When Chipotle Mexican Grill Inc. (NYSE: CMG) released its third-quarter financial results after the markets closed on Thursday, the company posted $2.16 in earnings per share (EPS) on $1.23 billion in revenue That compared with consensus estimates of $2.00 in EPS and revenue of $1.23 billion, as well as the $1.33 per share and $1.13 billion posted in the same period of last year.
During the most recent quarter, comparable restaurant sales increased 4.4%. At the same time, digital sales grew 48.3% in the quarter and accounted for 11.2% of sales.
Restaurant level operating margin was 18.7%, an increase from 16.1%. The improvement was driven primarily by comparable restaurant sales increases and lower marketing and promotional cost, partially offset by increased repairs and maintenance.

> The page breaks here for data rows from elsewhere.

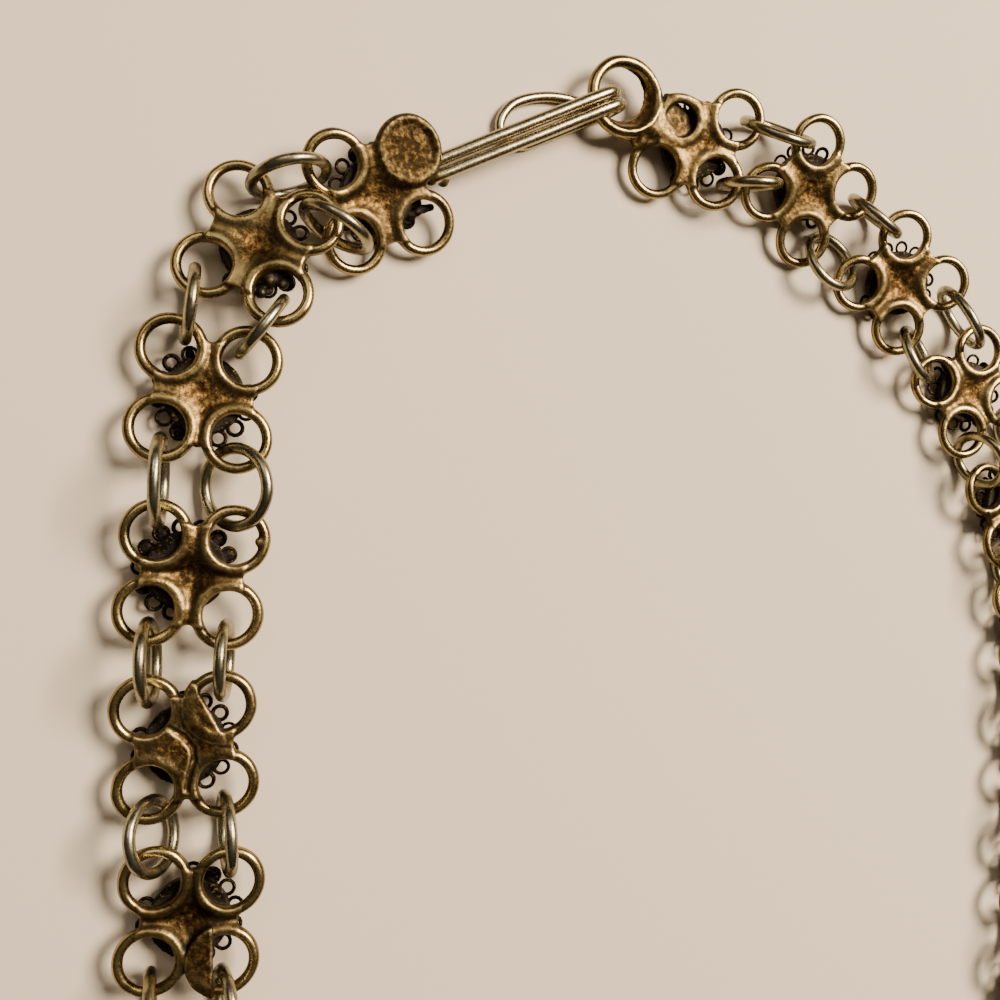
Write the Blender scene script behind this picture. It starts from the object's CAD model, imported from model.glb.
import bpy
import numpy as np
from mathutils import Matrix


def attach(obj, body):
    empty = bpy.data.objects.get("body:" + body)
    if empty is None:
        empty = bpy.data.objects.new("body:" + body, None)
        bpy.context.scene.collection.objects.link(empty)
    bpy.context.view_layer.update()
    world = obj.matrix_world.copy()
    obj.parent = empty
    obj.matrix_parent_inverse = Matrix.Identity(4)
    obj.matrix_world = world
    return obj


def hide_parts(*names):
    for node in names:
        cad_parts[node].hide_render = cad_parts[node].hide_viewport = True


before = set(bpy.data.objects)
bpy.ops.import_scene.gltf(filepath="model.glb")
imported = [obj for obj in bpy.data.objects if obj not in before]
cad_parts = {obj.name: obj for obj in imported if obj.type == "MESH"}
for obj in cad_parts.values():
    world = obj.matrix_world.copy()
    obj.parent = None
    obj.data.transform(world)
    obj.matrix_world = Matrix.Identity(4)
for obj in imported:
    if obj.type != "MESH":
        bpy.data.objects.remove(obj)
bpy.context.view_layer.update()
print("frame loaded")

mm = 0.001

# layout of the loop, in mm
loop = dict(
    links=28,
    middle=(14.87, -33.06, 0),      # middle of the whole outline, taken off every place
    routeHeading=268,
    play=0.3,                       # how much larger than needed a tight jump ring is drawn
    touching=0.6,                   # half the way between two wires that count as touching
    wobbles=((3, 137), (2, 97), (4, 61)),   # degrees at most, phase from link to link
    leanPhase=(151, 70),
    plainLean=6,
    outerMore=0.2,
    jumpRise=0.1,
)
# x, y, heading, tip, roll, lift, long, wide, skew, tuck
firstLinks = [
    (-10.2, 22.2, 199, 0, -14, 0, 5.5, 5.5, 0, 0),
    (-19, 17.8, 247, -3, 15, 0.5, 5.6, 5.2, 0, 0),
    (-22.6, 7.3, 262, -2, 5, 0, 5.5, 5.1, 0, 0),
    (-23.4, -5.1, 265, 2, 4, 0, 5.2, 5.2, 0, 0),
    (-23.9, -16.8, 272, 2, 7, 0, 5.4, 4.9, 0, 0),
    (-23.6, -28.7, 266, 1, 7, 0, 5.4, 4.9, 0, 0),
]
lastLinks = [
    (44.7, 9.8, 123, 2, -8, 0, 5.3, 5.2, 0, 0),
    (36.7, 19, 137, 2, -17, 0.2, 5.4, 5.5, 0, 0),
    (27, 26, 138, -6, -17, 0.3, 5.2, 5.7, 0, 0),
    (16.2, 28.9, 173, 7, -12, 0, 5.1, 5, 0.9, 1),
]
route = [(29, 3), (58, 85), (58.5, 90), (41, 4), (32, 33)]   # length, turn
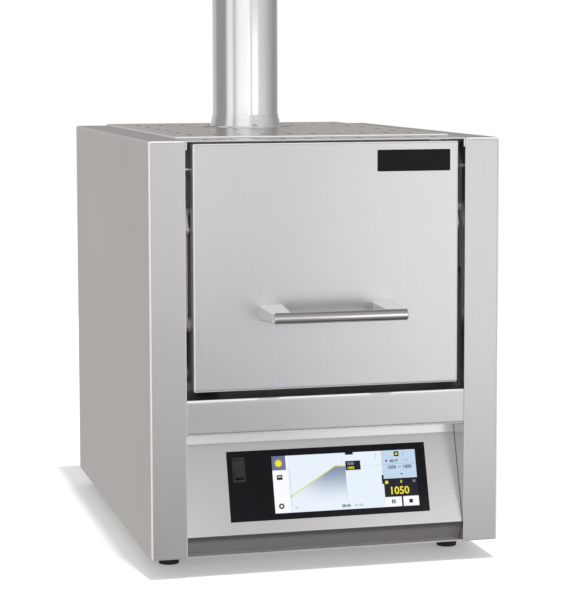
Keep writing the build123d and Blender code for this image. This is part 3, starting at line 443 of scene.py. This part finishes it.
def dull_flanges(finish, tone):
    """Dulls the narrow flanges at a folded sheet's left and right."""
    overlaid(finish, finish.rise(abs(finish.facing(0)), 0.90, 0.98) * 0.75, tone)


def moulded(name, tone, roughness, texture=0.12, shine=0.5):
    """Moulded plastic or rubber with a fine spark texture."""
    finish = Finish(name)
    spark = finish.noise((1700, 1700, 1700), detail=2)
    cloud = finish.noise((30, 30, 30), detail=3)
    finish.set(
        Base_Color=finish.blend(cloud, tinted(tone, 0.8), tinted(tone, 1.35)),
        Roughness=roughness + (cloud - 0.5) * 0.14 + (spark - 0.5) * 0.1,
        Specular_IOR_Level=shine,
    )
    finish.bump(spark, texture, 0.0004)


def fibre_board(name, tone):
    """Pressed fibre board: matt, with short fibres, small pits and a faint stain."""
    finish = Finish(name)
    fibres = finish.noise((260, 900, 500), detail=5, roughness=0.7)
    stain = finish.noise((9, 9, 14), detail=3)
    pits = finish.rise(finish.specks((260, 260, 260)), 0.05, 0.22)
    shade = fibres * 0.5 + stain * 0.5
    finish.set(
        Base_Color=finish.blend(shade, tinted(tone, 0.80), tinted(tone, 1.12)),
        Roughness=0.88 + (fibres - 0.5) * 0.1,
    )
    finish.bump(fibres * 0.6 + pits * 0.4, 0.35, 0.0008)


def fired_ceramic(name, tone):
    """Unglazed ceramic with a sandy surface and rusty bloom from heating."""
    finish = Finish(name)
    sand = finish.noise((700, 700, 700), detail=3, roughness=0.6)
    bloom = finish.rise(finish.noise((14, 14, 14), detail=4), 0.35, 0.75)
    burnt = tuple(part * factor for part, factor in zip(tone, (0.82, 0.66, 0.52)))
    body = finish.blend(sand, tinted(tone, 0.86), tinted(tone, 1.1))
    finish.set(Base_Color=finish.blend(bloom * 0.6, body, burnt), Roughness=0.80 + (sand - 0.5) * 0.15)
    finish.bump(sand, 0.25, 0.0005)


def black_glass(name, tone):
    """Black glass with a barely visible haze."""
    finish = Finish(name)
    haze = finish.noise((60, 60, 60), detail=4)
    finish.set(
        Base_Color=finish.blend(haze, tinted(tone, 0.7), tinted(tone, 1.5)),
        Roughness=0.05 + haze * 0.05,
        IOR=1.25,
    )


# The controller's screen, in millimetres across and up the sloped panel from the screen's middle

SCREEN_SIDE = 80.8
SCREEN_TOP = 30.5


class Slope:
    """The plane of the screen's face, with distances in millimetres across and up it."""

    def __init__(self, node):
        low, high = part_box(node)
        self.middle = (low + high) / 2
        self.lean = math.atan2(high.y - low.y, high.z - low.z)
        self.out = Vector((0, -math.cos(self.lean), math.sin(self.lean)))
        self.up = Vector((0, math.sin(self.lean), math.cos(self.lean)))
        points = [self.out.dot(point.co) for point in frame["nodes"][node].data.vertices]
        self.middle += self.out * (max(points) - self.out.dot(self.middle))

    def point(self, across, up):
        """A place on the face."""
        return self.middle + Vector((across * MM, 0, 0)) + self.up * up * MM

    def signals(self, finish):
        """Distances across and up the face, for a material."""
        x, y, z = finish.parts(finish.place)
        across = (x - self.middle.x) / MM
        up = ((y - self.middle.y) * self.up.y + (z - self.middle.z) * self.up.z) / MM
        return across, up


def patch(finish, across, up, left, right, low, high):
    """A mask that is 1 in a rectangle and 0 outside it."""
    inside_across = finish.hump(across, (left + right) / 2, (right - left) / 2, 0.25)
    inside_up = finish.hump(up, (low + high) / 2, (high - low) / 2, 0.25)
    return inside_across * inside_up


def squared(across, up, x, y):
    """Square of the distance from a point of the screen."""
    return (across - x).maths("POWER", 2.0) + (up - y).maths("POWER", 2.0)


def disc(finish, across, up, x, y, radius):
    """A mask that is 1 in a disc and 0 outside it."""
    return 1 - finish.rise(squared(across, up, x, y).maths("SQRT"), radius, radius + 0.4)


def lit_screen(name, slope, look):
    """The screen: icons, a filled curve, a light block, a dark value field and two buttons."""
    finish = Finish(name)
    across, up = slope.signals(finish)
    pixels = finish.noise((900, 900, 900), detail=1)
    tone = finish.blend(pixels, tinted(look.paper, 0.97), look.paper)

    def block(left, right, low, high):
        return patch(finish, across, up, left, right, low, high)

    def spot(x, y, radius):
        return disc(finish, across, up, x, y, radius)

    side, top = SCREEN_SIDE, SCREEN_TOP

    # Chart: a ramp up to a level stretch, filled under the line
    ramp = (across + 62) * 0.585 - 13.4
    curve = ramp - finish.rise(across, -18.0, -4.0) * (across + 11) * 0.585
    under = finish.rise(curve - up, 0.0, 0.5) * block(-62.0, 0.5, -22.0, 24.0)
    shade = finish.rise(up, -24.0, 18.0) * finish.rise(across, -66.0, -20.0)
    on_line = finish.hump(up - curve, 0.0, 0.35, 0.5) * block(-62.0, 0.5, -24.0, 24.0)
    layers = [
        (block(-side, -64.2, -top, top), look.white),
        (under * shade, look.chart),
        (on_line, look.line),
        (spot(-62.0, -13.4, 1.1), look.line),
        (block(-62.15, -61.85, -24.0, 18.5) * 0.6, look.faint),
        (block(-3.0, -2.7, 16.0, top) * 0.25, look.faint),
        (block(0.2, 0.5, -22.0, 15.5) * 0.4, look.faint),
        (block(17.7, 42.0, 15.0, 15.4) * 0.5, look.line),
        # Icons in the column at the left
        (block(-side, -65.8, 15.4, top), look.icon),
        (1 - finish.rise(squared(across, up, -73.6, 22.7), 5.0, 22.0), look.digits),
        (block(-76.4, -70.4, 5.0, 10.0), look.dark),
        (block(-75.4, -71.4, 7.6, 8.6) * 0.7, look.white),
        (spot(-73.5, -23.3, 2.8), look.dark),
        (spot(-73.5, -23.3, 1.2), look.white),
        # Label of the curve, and the three dots beside it
        (block(1.0, 17.7, 11.4, 21.2), look.dark),
        (block(1.6, 10.2, 28.2, top), look.dark),
        (spot(35.9, 27.3, 0.35), look.faint),
        (spot(35.9, 25.4, 0.35), look.faint),
        (spot(35.9, 23.5, 0.35), look.faint),
        # Light block with its rows
        (block(42.0, side, -0.3, top), look.panel),
        (block(56.8, 62.0, 23.8, 29.0), look.dark),
        (block(58.2, 60.6, 25.4, 27.4), look.digits),
        (block(66.0, 68.4, 25.2, 27.6) * 0.5, look.faint),
        (block(43.0, 80.0, 15.4, 15.7) * 0.6, look.faint),
        (block(46.6, 48.0, 18.2, 20.4), look.dark),
        (block(60.6, 63.6, 11.9, 12.4) * 0.8, look.dark),
        (block(62.6, 64.6, 3.9, 4.9), look.dark),
        # Dark block with the value, and the buttons under it
        (block(42.8, side, -20.0, -0.3).either(block(40.8, 42.8, -5.5, 4.0)), look.dark),
        (block(44.2, 47.4, -5.6, -2.6), look.digits),
        (block(75.6, 78.6, -5.2, -2.8) * 0.5, look.faint),
        (block(43.2, 61.4, -top, -20.6), look.white),
        (block(63.0, side, -top, -20.6), look.white),
        (block(61.4, 63.0, -top, -20.0), look.dark),
        (block(50.2, 51.5, -27.2, -23.2), look.dark),
        (block(52.6, 53.9, -27.2, -23.2), look.dark),
        (block(69.8, 73.6, -27.4, -23.6), look.dark),
    ]
    for mask, second in layers:
        tone = finish.blend(mask, tone, second)
    finish.set(
        Base_Color=(0.01, 0.01, 0.01),
        Roughness=0.10 + pixels * 0.04,
        IOR=1.25,
        Emission_Color=tone,
        Emission_Strength=look.glow,
    )


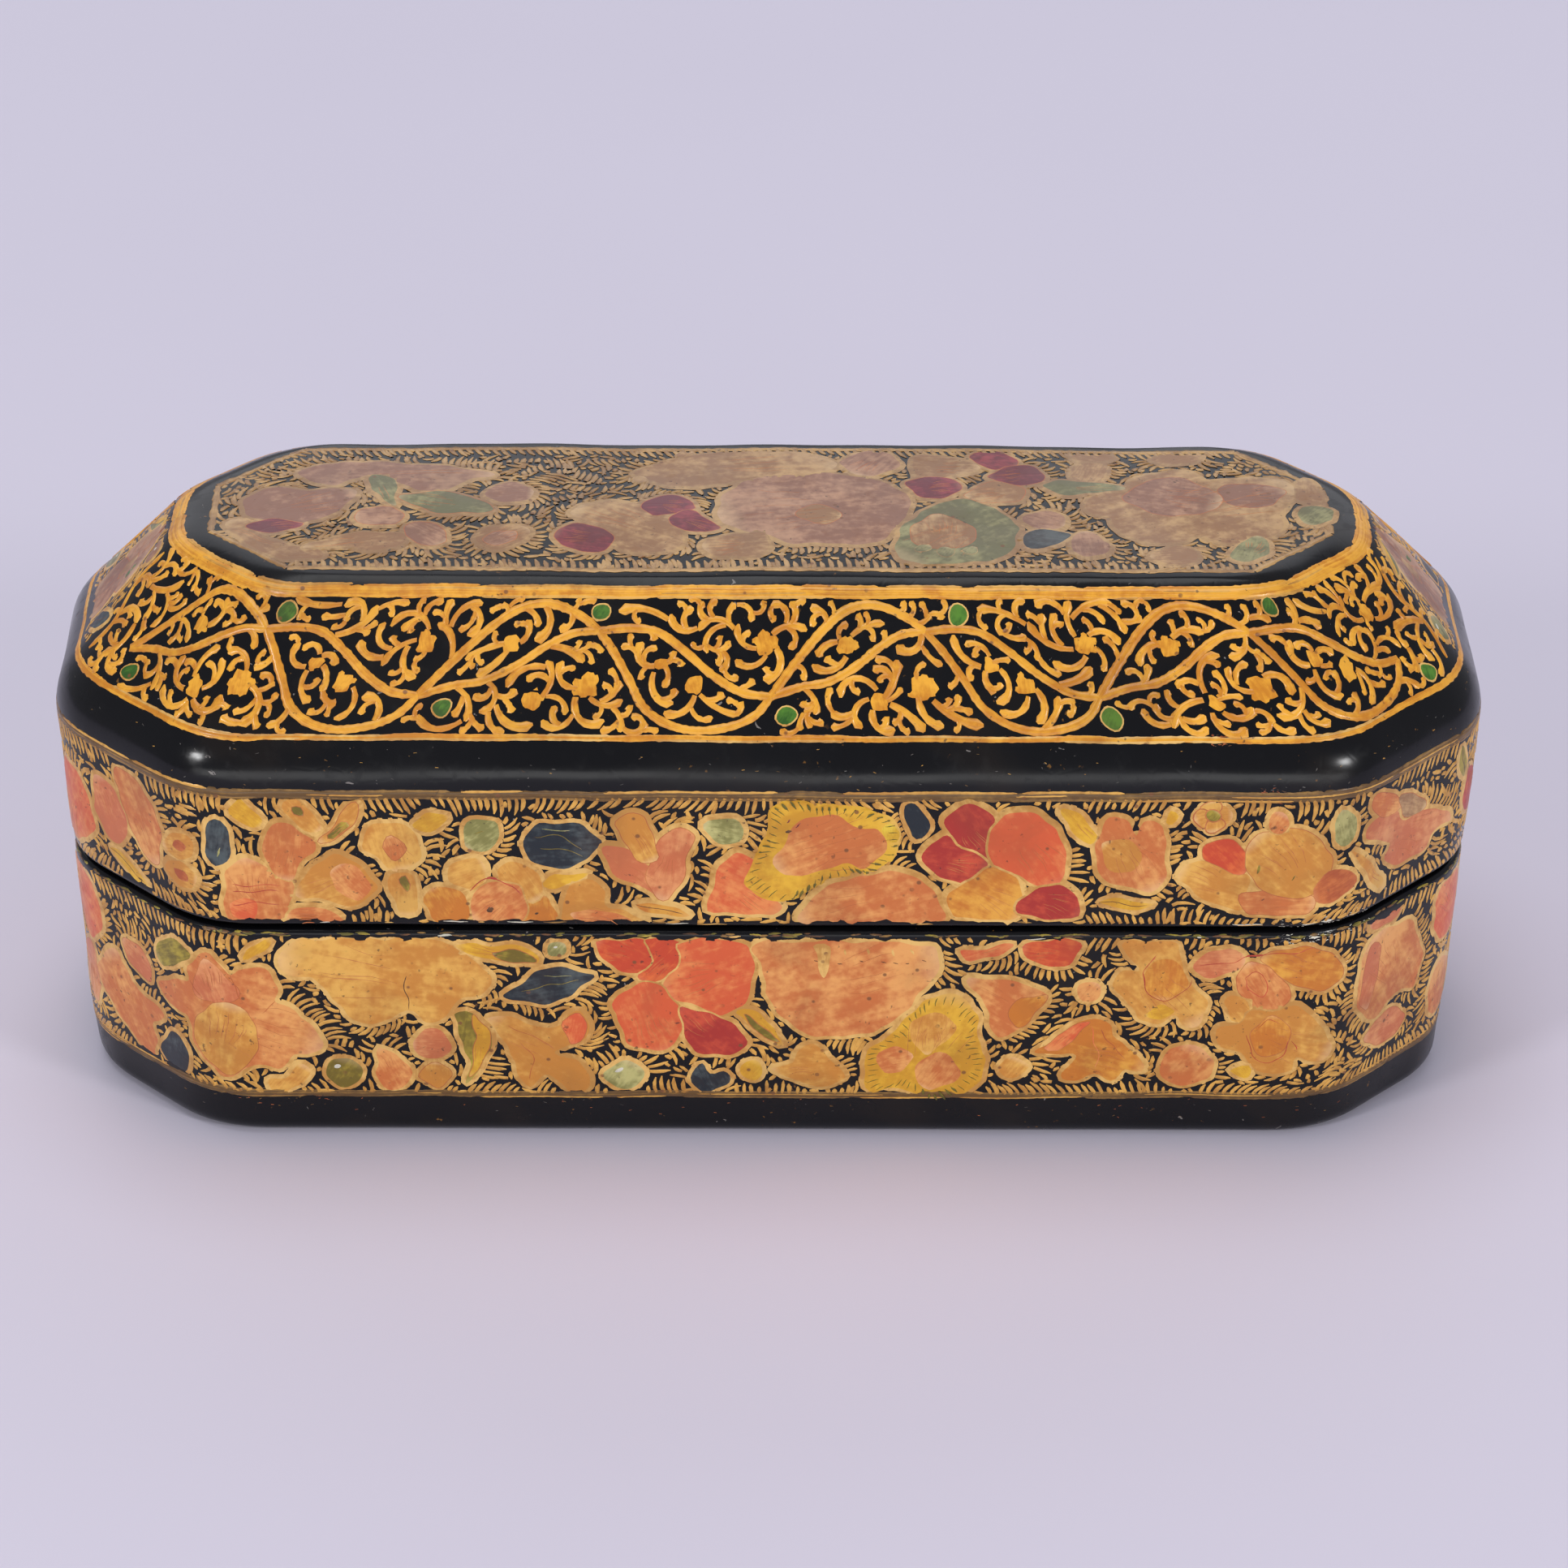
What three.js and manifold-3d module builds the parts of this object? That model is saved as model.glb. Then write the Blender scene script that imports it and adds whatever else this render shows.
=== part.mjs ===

Food, beverage and packaging costs were 33.4% of revenue, a decrease of 160 basis points compared to the third quarter of 2017.
Looking ahead to the 2018 full year, the company expects to see comparable restaurant sales increases in the low to mid-single digits. Consensus estimates call for $8.54 in EPS and $4.85 billion in revenue for the year.
CEO Brian Niccol commented:
Chipotle’s strategy to win today and cultivate a better future is taking hold and I’m pleased to report our third quarter results with strong sales growth and restaurant margin expansion over last year. We made important progress during the quarter with the introduction of our ‘For Real’ marketing strategy and I’m encouraged by the progress we are making in building a pipeline of customer focused innovation, driving digital sales, elevating our restaurant operations and effectively executing our reorganization.
Shares of Chipotle traded up 1.5% early Friday to $430.25. The consensus analyst price target is $468.04, and a 52-week trading range is $247.52 to $530.68.